# Written task:
Reproduce each line exactly. Skip none.
— BEGIN Data lines —
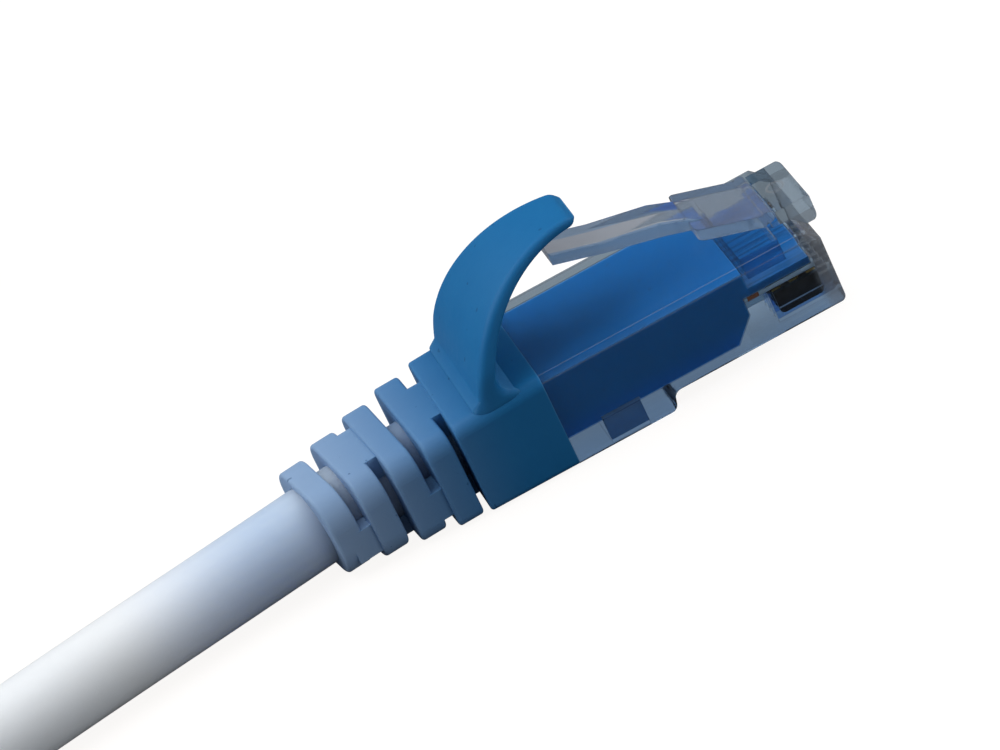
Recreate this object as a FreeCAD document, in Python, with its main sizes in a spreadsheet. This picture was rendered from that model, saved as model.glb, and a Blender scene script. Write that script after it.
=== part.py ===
import FreeCAD
import Part
import Sketcher
import math
import os
import re

from FreeCAD import Placement, Rotation, Vector

# An ethernet patch cable: two clear eight-way plugs with moulded boots, joined by a round cable.
# The near plug lies on its flat underside with its latch up. It points along +X, +Z is up, and
# the origin is on the surface below the middle of the near plug and its boot.
# Each plug is drawn in its own frame: X is 0 at the nose and falls towards the cable, Y is 0 on
# the middle plane and Z is 0 at the underside of the housing's rear block.

document = FreeCAD.newDocument("PatchCable")
sheet = document.addObject("Spreadsheet::Sheet", "Sizes")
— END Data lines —
# Response to this task:
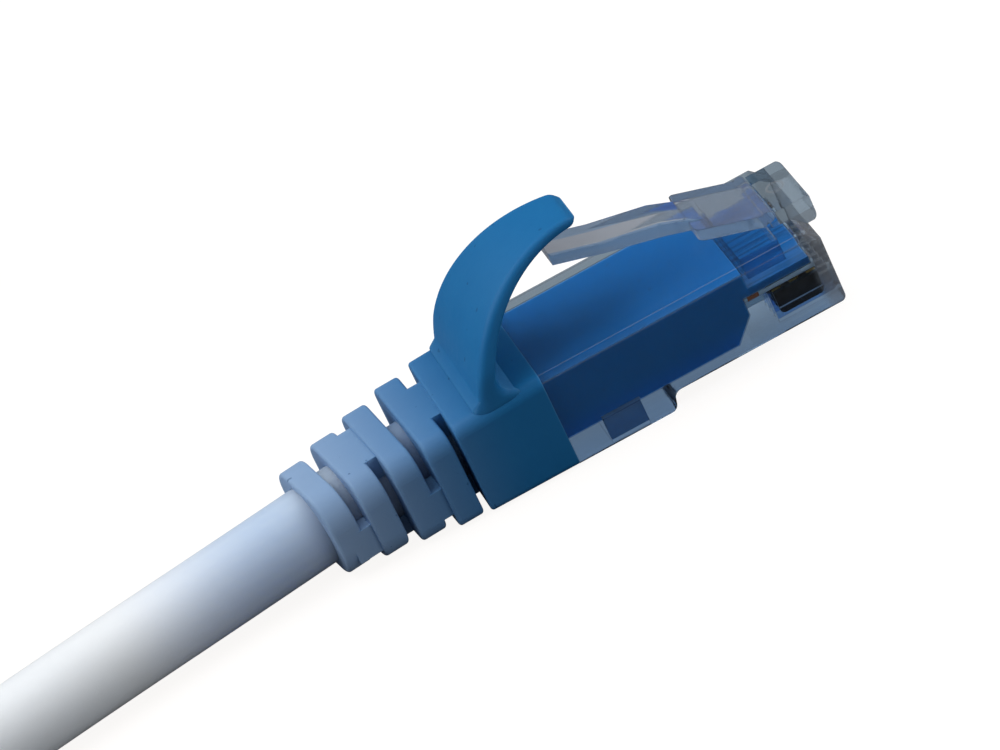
Recreate this object as a FreeCAD document, in Python, with its main sizes in a spreadsheet. This picture was rendered from that model, saved as model.glb, and a Blender scene script. Write that script after it.
=== part.py ===
import FreeCAD
import Part
import Sketcher
import math
import os
import re

from FreeCAD import Placement, Rotation, Vector

# An ethernet patch cable: two clear eight-way plugs with moulded boots, joined by a round cable.
# The near plug lies on its flat underside with its latch up. It points along +X, +Z is up, and
# the origin is on the surface below the middle of the near plug and its boot.
# Each plug is drawn in its own frame: X is 0 at the nose and falls towards the cable, Y is 0 on
# the middle plane and Z is 0 at the underside of the housing's rear block.

document = FreeCAD.newDocument("PatchCable")
sheet = document.addObject("Spreadsheet::Sheet", "Sizes")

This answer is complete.